Help on some results with Markov chains I currently have a markov chain represented by the following matrix:
$$\left[\begin{array}{ccc} 0&1&0 \\ .99&0&.01 \\ 0&0&1 \end{array}\right],$$
i.e. a row-stochastic matrix, with uniform probability on the initial state
distribution. I am trying to figure out the probability that the hitting time
for state $3$ is finite. I am not completely certain about how to go about
these calculations, but I would imagine this may have something to do with
the absorbent state qualities of state $3$. Any suggestions on how to go about
this kind of problem?
 A: Let $$\tau=\inf\{n\geqslant 0: X_n=3\} $$ and  $$\tau_i = \inf\{n\geqslant 0: X_n=3\mid X_0=i\}.$$ Conditioning on $X_1$ yields the system of equations
\begin{align}
\mathbb E[\tau_1] &= 1 + \mathbb E[\tau_2]\\
\mathbb E[\tau_2] &= 1+ \frac{99}{100}\mathbb E[\tau_1]\\
\mathbb E[\tau_3] &= 0,
\end{align}
and hence $\mathbb E[\tau_1]=200$, $\mathbb E[\tau_2]=199$. It follows that
$$\mathbb E[\tau] = \frac13(200 + 199) = 133<\infty. $$
As @ByronSchmuland pointed out, this technique requires the assumption that $\tau$ is integrable. So we may instead compute the distribution of $\tau$ directly.
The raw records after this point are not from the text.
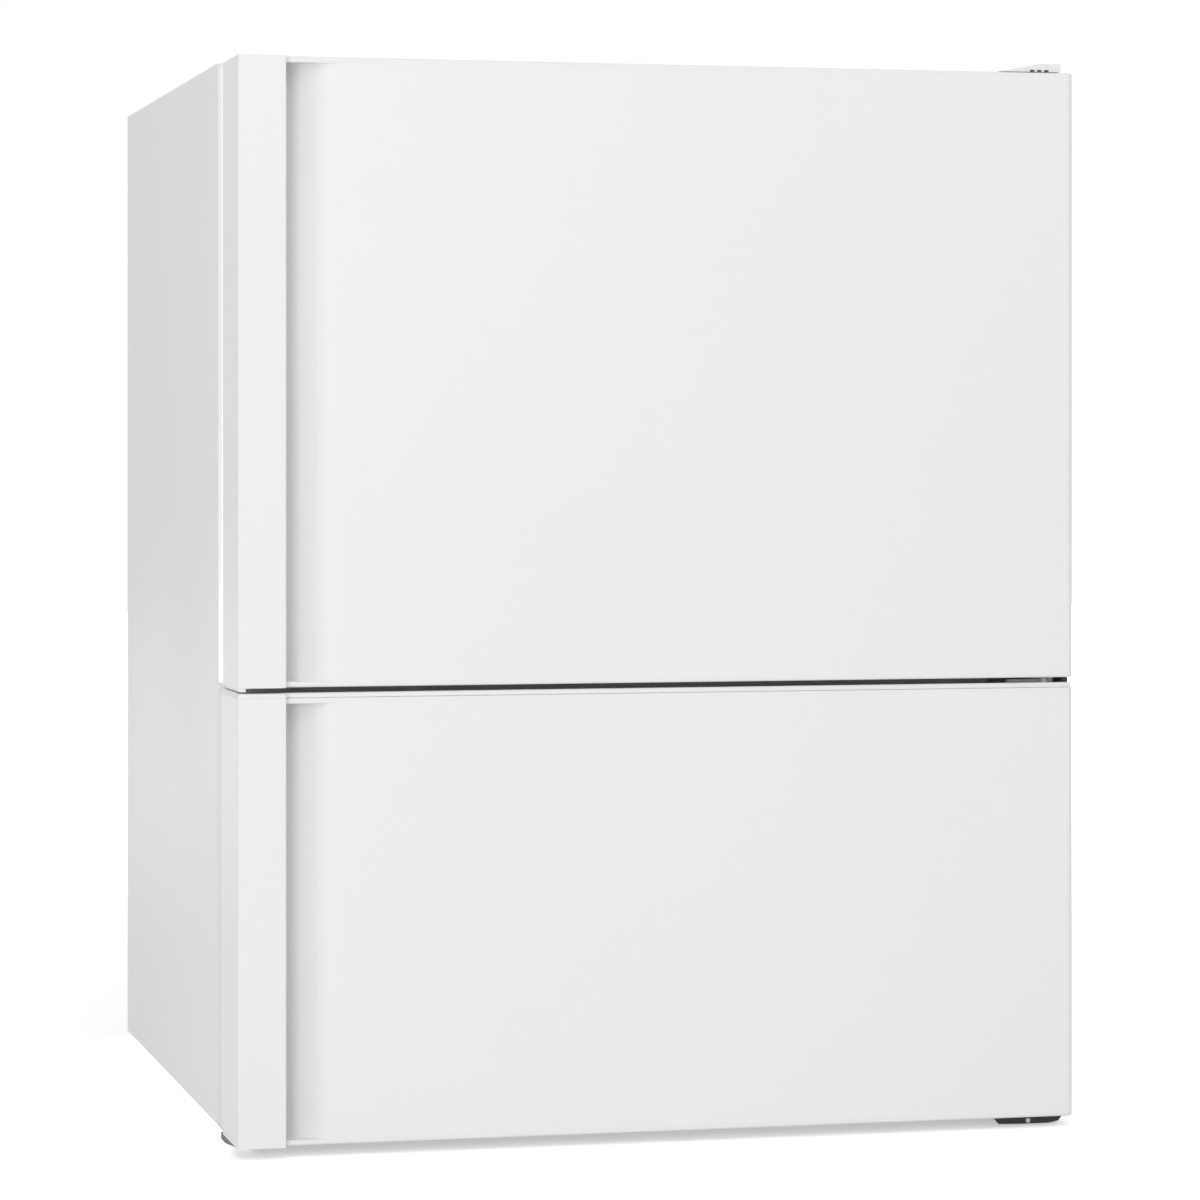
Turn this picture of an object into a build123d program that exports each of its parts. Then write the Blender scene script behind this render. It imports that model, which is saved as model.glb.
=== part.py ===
from build123d import *

import math
import os

# A fridge freezer: fridge above, freezer below, each behind its own hinged door

os.makedirs("parts", exist_ok=True)

# Overall form, in millimetres. X runs across the front, Y from front to back, Z up.
cabinet_width = 910.0
cabinet_depth = 752.0
cabinet_height = 1123.0
underside_height = 16.0
sheet = 1.0
tray_sheet = 1.5
liner_wall = 2.0
edge_radius = 12.0
front_flange = 30.0
rear_return = 15.0
running_gap = 0.3
shaft_clearance = 0.05

# Doors
lower_door_height = 462.5
door_clearance = 12.0
door_gap = 10.5
door_top_reveal = 3.0
skin_depth = 94.0
liner_skirt = 12.0
gasket_gap = 22.0
door_edge_radius = 8.0
cap_height = 6.0
cap_rounding = 2.5

# Grip: a strip stands over a pocket and the door's sheet curves down into it
strip_width = 50.0
strip_proud = 10.0
strip_wall = 3.0
strip_corner = 2.0
scoop_width = 46.0
pocket_depth = 28.0
post_width = 16.0
scoop_slope_run = 41.0
scoop_radius = 42.0
pocket_radius = 8.0
plug_radius = 5.0
plug_recess = 1.2
plug_setback = 57.0
plug_rise = 15.0

# Gaskets
gasket_width = 16.0
gasket_side_inset = 26.0
gasket_top_inset = 20.0
gasket_fridge_rail_inset = 13.0
gasket_freezer_rail_inset = 10.0
gasket_bottom_inset = 28.0
gasket_corner = 12.0
gasket_groove = 3.0

# Insulated walls and the space behind the freezer for the compressor
fridge_wall = 55.0
freezer_wall = 65.0
top_wall = 52.0
rear_wall = 69.0
floor_wall = 62.0
rail_height = 70.0
rail_face = 40.0
rail_return = 14.0
bay_depth = 220.0
bay_height = 190.0
bay_wall = 45.0
fridge_corner = 18.0
freezer_corner = 14.0

# Hinges
pin_inset = 24.0
pin_setback = 45.0
pin_radius = 4.0
pin_reach = 20.0
pin_hole_reach = 22.0
boss_radius = 12.0
boss_floor = 3.0
bush_radius = 9.0
hinge_plate = 4.0
hinge_crank = 7.0
top_plate_length = 166.0
hinge_plate_width = 66.0
hinge_side_margin = 4.0
hinge_nose = 16.0
hinge_corner = 10.0
hinge_flange_height = 28.0
hinge_flange_width = 50.0
cover_width = 69.0
cover_height = 9.0
cover_ramp = 47.0
cover_wall = 2.0
screw_head_radius = 4.5
screw_head_height = 2.6
screw_radius = 2.4

# Feet and rollers
foot_radius = 17.0
foot_height = 8.0
foot_stem_radius = 5.0
foot_stem_length = 30.0
foot_inset = 55.0
foot_setback = 38.0
foot_bracket_reach = 60.0
roller_radius = 15.0
roller_width = 18.0
roller_axle_radius = 3.0
roller_inset = 50.0
roller_rear_inset = 34.0
roller_cheek = 2.0
roller_cheek_width = 15.0

# Fridge interior
shelf_rib_width = 10.0
shelf_rib_height = 5.0
shelf_glass = 4.0
shelf_fit = 1.5
shelf_front_setback = 105.0
shelf_rear_setback = 20.0
shelf_trim_height = 14.0
shelf_trim_depth = 12.0
crisper_shelf_height = 164.0
lower_shelf_height = 289.0
upper_shelf_height = 414.0
crisper_wall = 2.5
crisper_draft = 2.0
crisper_corner = 16.0
crisper_setback = 140.0
crisper_rear_gap = 41.0
crisper_runner = 4.0
crisper_headroom = 14.0
crisper_front_wall = 5.0
crisper_split = 4.0
crisper_side_gap = 4.0
crisper_pull_length = 180.0
pull_reach = 9.0
pull_height = 7.0
duct_width = 180.0
duct_depth = 14.0
duct_slot_length = 44.0
duct_slot_height = 8.0
duct_slot_spread = 108.0
duct_slot_rows = 4
duct_draft = 8.0
lamp_width = 220.0
lamp_height = 32.0
lamp_depth = 190.0
lamp_setback = 270.0
lamp_corner = 10.0
lamp_edge = 5.0
lens_margin = 32.0
lens_corner = 8.0
knob_radius = 14.0
knob_height = 12.0
knob_stem_radius = 4.0
knob_grip = 7.0

# Freezer interior
drawer_count = 3
drawer_setback = 60.0
drawer_headroom = 13.0
drawer_foot = 5.0
drawer_wall = 2.5
drawer_draft = 1.5
drawer_corner = 14.0
drawer_side_gap = 14.0
drawer_rim = 4.0
drawer_front_wall = 5.0
drawer_rear_gap = 14.0
drawer_rib_height = 6.0
drawer_pull_length = 240.0
drawer_window_length = 260.0
drawer_window_height = 30.0
drawer_window_drop = 13.0
cover_setback = 76.0
cover_sheet = 3.0
grille_slot = 5.0
grille_pitch = 24.0
return_slots = 20
return_slot_height = 26.0
fan_slots = 8
fan_slot_circle = 22.0
fan_slot_length = 21.0
fan_radius = 36.0
fan_ring = 41.0
fan_hub_radius = 11.0
fan_blades = 5
fan_length = 14.0
fan_tip_chord = 20.0
fan_pitch_root = 50.0
fan_pitch_tip = 25.0
fan_blade_thickness = 1.6
fan_shaft_radius = 2.5
motor_radius = 17.0
motor_length = 22.0
motor_struts = 3
fin_count = 16
fin_pitch = 30.0
fin_thickness = 1.2
fin_height = 50.0
fin_depth = 44.0
coil_tube_radius = 4.0
coil_rows = 3
coil_pitch = 16.0
bend_flat = 1.0

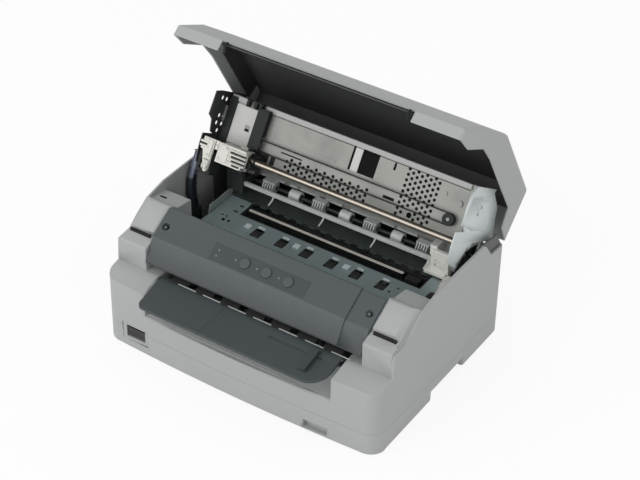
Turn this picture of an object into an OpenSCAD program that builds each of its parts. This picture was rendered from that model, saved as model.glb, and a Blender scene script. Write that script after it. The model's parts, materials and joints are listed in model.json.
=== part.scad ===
// Flatbed dot matrix printer with its cover open and its print unit raised.
// X runs to the right along the front, Y to the rear and Z up. The origin lies on the desk,
// under the middle of the whole object's box. Lengths are millimetres.
// Places are written for the closed printer; the cover and the print unit are then turned open.

/* [Case] */
// Width of the case
case_w = 384; // [378:1:392]
// Depth of the case, without the tray
case_d = 280; // [276:1:288]
// Height with the cover closed
case_h = 203; // [203:0.5:208]
// Thickness of the grey plastic walls
wall = 3; // [2.6:0.2:3.2]
// How far the front face bows out at its middle
front_bow = 6; // [4:0.5:8]
// Radius of the two upright front corners
corner_r = 20; // [14:1:24]
// Height of the line between the lower and the upper case
parting_z = 31; // [26:1:34]
// Height of the desk gap that the rubber feet leave
foot_gap = 2; // [1:0.5:4]
// Radius of a rubber foot
foot_r = 8; // [6:0.5:10]

/* [Cover] */
// Angle by which the cover stands open
cover_open = 60.4; // [52:0.2:62]
// Thickness of the dark lining
liner_t = 2; // [1.4:0.2:2.4]
// Half the width of the gap in the cover's front lip
lip_gap_half = 128; // [110:1:140]
// Height of the felt strip
felt_t = 2; // [1:0.2:2.6]

/* [Panel and tray] */
// Width of each grey block beside the control panel
block_w = 42; // [38:1:46]
// Thickness of the control panel
panel_t = 2.5; // [2:0.1:3]
// Radius of a push button
button_r = 6.4; // [5:0.1:7]
// Distance between two push buttons
button_pitch = 29.8; // [24:0.2:34]
// Travel of a push button
button_travel = 1.2; // [0.8:0.1:1.6]
// Half the width of the front tray
tray_half = 127; // [115:1:129]
// Thickness of the front tray
tray_t = 3; // [2.4:0.2:3.4]

/* [Paper path] */
// Height of the paper table
table_z = 110; // [108:0.5:112]
// Thickness of the steel sheets
sheet_t = 1.2; // [1:0.1:1.6]
// Number of windows in the table
window_count = 6; // [4:1:6]
// Distance between two windows
window_pitch = 35.25; // [34:0.25:36]
// Radius of a feed roller
feed_r = 9; // [8.4:0.1:9.2]
// Radius of a pressure roller
press_r = 7.2; // [6:0.1:7.2]
// Distance between the pressure rollers and their combs
press_pitch = 36.6; // [34:0.2:37]
// Radius of the roller shafts
roller_shaft_r = 3; // [2.5:0.1:3.5]

/* [Print unit] */
// Angle by which the print unit stands raised
unit_open = 33; // [29:0.5:33]
// Thickness of the print unit's steel side plates
unit_plate_t = 1.6; // [1.2:0.1:2]
// Radius of the carriage shaft
carriage_shaft_r = 4; // [3.4:0.1:4.4]
// Radius of a vent hole in the back plate
vent_r = 1.5; // [1.2:0.1:1.7]
// Distance between two vent holes
vent_pitch = 6.8; // [6:0.2:7]
// Radius of the belt pulleys
pulley_r = 6; // [5:0.2:6.6]

/* [Gears] */
// Size of a gear tooth: pitch diameter divided by the number of teeth
gear_module = 1; // [0.9:0.05:1]
// Width of the gears
gear_w = 8; // [6:0.5:9]

/* [Hidden] */
$fn = 48;

// Clearances: between parts that only lie beside each other, and round a shaft in its bore
gap = 0.3;
running = 0.05;

// Places were measured on a printer 384 wide, 280 deep and 203 high. Points keep their distance from
// the front, the rear or the side face, and places along the paper's width spread with the case.
function front(y) = y - (case_d - 280) / 2;
function back(y) = y + (case_d - 280) / 2;
function beside(x) = x + sign(x) * (case_w - 384) / 2;
function across(x) = x * (case_w / 2 - 62) / 130;

half_w = case_w / 2;
rear_y = case_d / 2;
front_y = -case_d / 2;
opening_half = half_w - block_w;

// Hinge axis shared by the cover and the print unit
hinge_y = back(138);
hinge_z = 133;
hinge_pin_r = 2;
hinge_lug_r = 4;
lug_x0 = half_w - 37;
lug_x1 = half_w - 29;

// Side walls
wall_top_z = 161;
rear_wall_z = 133;

// Heights above the hinge grow with the room under the cover
function up(z) = hinge_z + (z - hinge_z) * (case_h - hinge_z) / 70;
lap = 0.6;
inner_wall_x = half_w - wall - lap;

// Print unit and lower frame
plate_x = half_w - 15.2;
frame_x = half_w - 44;
table_right_x = half_w - 34;

// Distance from the middle of the case to the origin, so that the origin is under the box's middle
function turned(y, z, angle) = [(y - hinge_y) * cos(angle) + (z - hinge_z) * sin(angle) + hinge_y,
    -(y - hinge_y) * sin(angle) + (z - hinge_z) * cos(angle) + hinge_z];
tray_front_y = front(-156);
rear_reach = turned(back(122), case_h, cover_open)[0];
origin_y = (tray_front_y + rear_reach) / 2;

// Colours
grey = [0.62, 0.63, 0.63];
panel_grey = [0.30, 0.33, 0.36];
tray_grey = [0.20, 0.22, 0.24];
dark = [0.10, 0.10, 0.11];
steel = [0.74, 0.75, 0.76];
table_grey = [0.42, 0.48, 0.50];
white_plastic = [0.86, 0.86, 0.84];

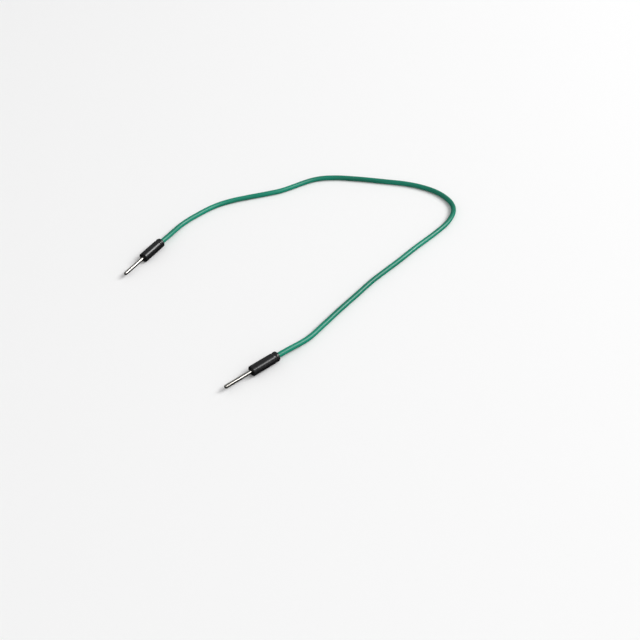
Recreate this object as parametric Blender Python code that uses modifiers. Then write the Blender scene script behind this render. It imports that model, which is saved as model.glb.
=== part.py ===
"""Breadboard jumper wire: a green insulated wire with a moulded pin connector on each end.

Metres, +Z up. The wire lies on the surface z = 0 as it comes to rest. The origin is on that
surface, at the middle of the box round the two moulded ends.
"""

import math

import bmesh
import bpy
import numpy as np
from mathutils import Vector

MM = 0.001

# Wire
INSULATION_DIAMETER = 1.3 * MM
INSULATION_WALL = 0.3 * MM
CONDUCTOR_DIAMETER = 0.54 * MM
POINT_SPACING = 3.0 * MM
STRAIGHT_OUT = 3.0 * MM
SETTLE_RUN = 12.0 * MM

# Contact pin
PIN_DIAMETER = 0.9 * MM
PIN_REACH = 7.5 * MM
COLLAR_DIAMETER = 1.5 * MM
COLLAR_LENGTH = 0.7 * MM
COLLAR_DEPTH = 1.3 * MM
NECK_LENGTH = 0.4 * MM
BARREL_DIAMETER = 1.24 * MM
BARREL_LENGTH = 2.3 * MM
BARREL_WALL = 0.22 * MM
BORE_FLOOR = 0.3 * MM
CRIMP_DEPTH = 0.1 * MM
CRIMP_RADIUS = 0.3 * MM
CRIMP_JAWS = 4

# Moulded housing
HOUSING_DIAMETER = 2.5 * MM
HOUSING_LENGTH = 7.6 * MM
FACE_ROUND = 0.2 * MM
SHOULDER_ROUND = 0.45 * MM
THROAT_FLARE = 0.1 * MM

# Clearance round every piece that another one holds
FIT_GAP = 0.05 * MM

# Facets round a turned piece, in a quarter turn of a rounded edge and round a crimping jaw
ROUND_STEPS = 40
EDGE_STEPS = 5
JAW_STEPS = 16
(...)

Clearly $\mathbb P(\tau_3=0)=1$, and further 
\begin{align}
\mathbb P(\tau_1=2)&=P_{12}P_{23} = \frac1{100}\\
\mathbb P(\tau_2=1)&=P_{23}=\frac1{100}.
\end{align} Since $P_{11}=P_{22}=0$, it follows that $$\mathbb P(\tau_1=2(n+1))= (P_{12}P_{21})^nP_{12}P_{23} = \left(\frac{99}{100}\right)^n\frac1{100}$$
and similarly
$$\mathbb P(\tau_2=2n+1) = (P_{21}P_{12})^nP_{23} = \left(\frac{99}{100}\right)^n\frac1{100} $$ for $n=1,2,\ldots$. Therefore 
\begin{align}
\mathbb E[\tau_1]&=\sum_{n=0}^\infty 2(n+1)\left(\frac{99}{100}\right)^n \frac1{100}\\
&=\frac1{50}\sum_{n=0}^\infty (n+1)\left(\frac{99}{100}\right)^n\\
&=\frac{100^2}{50}\\
&=200,
\end{align}
and similarly
$$\mathbb E[\tau_2] = \sum_{n=0}^\infty(2n+1)\left(\frac{99}{100}\right)^n \frac1{100}=199. $$
We conclude that
\begin{align}
\mathbb E[\tau] &= \sum_{i=1}^3 \mathbb E[\tau_i]\mathbb P(X_0=i)\\
&= \frac13(\mathbb E[\tau_1]+\mathbb E[\tau_2]+\mathbb E[\tau_3])\\
&= \frac13\left(200+199+0\right)\\
&= 133.
\end{align}
A: State 3 is absorbing, and from state 1 the chain always moves to state 2. So to never hit state 3, the chain must either (A) start in state 1 and bounce back and forth with state 2, or (B) start in state 2 and bounce back and forth with state 1. Both of these events have probability zero: Event $A$ implies that the chain starts at $1$ and the next $2n$ visits are $(2,1,2,\ldots,1,2,1)$; this has probability $\frac13(1)^n(.99)^n$ (after appropriate grouping of terms), so
$$
P(A) \le \frac13(.99)^n.$$
This holds for every $n$, hence $P(A)=0$. A similar argument shows $P(B)=0$. Therefore the probability is zero that the chain never hits state 3, and the prob is one that the hitting time for state 3 is finite.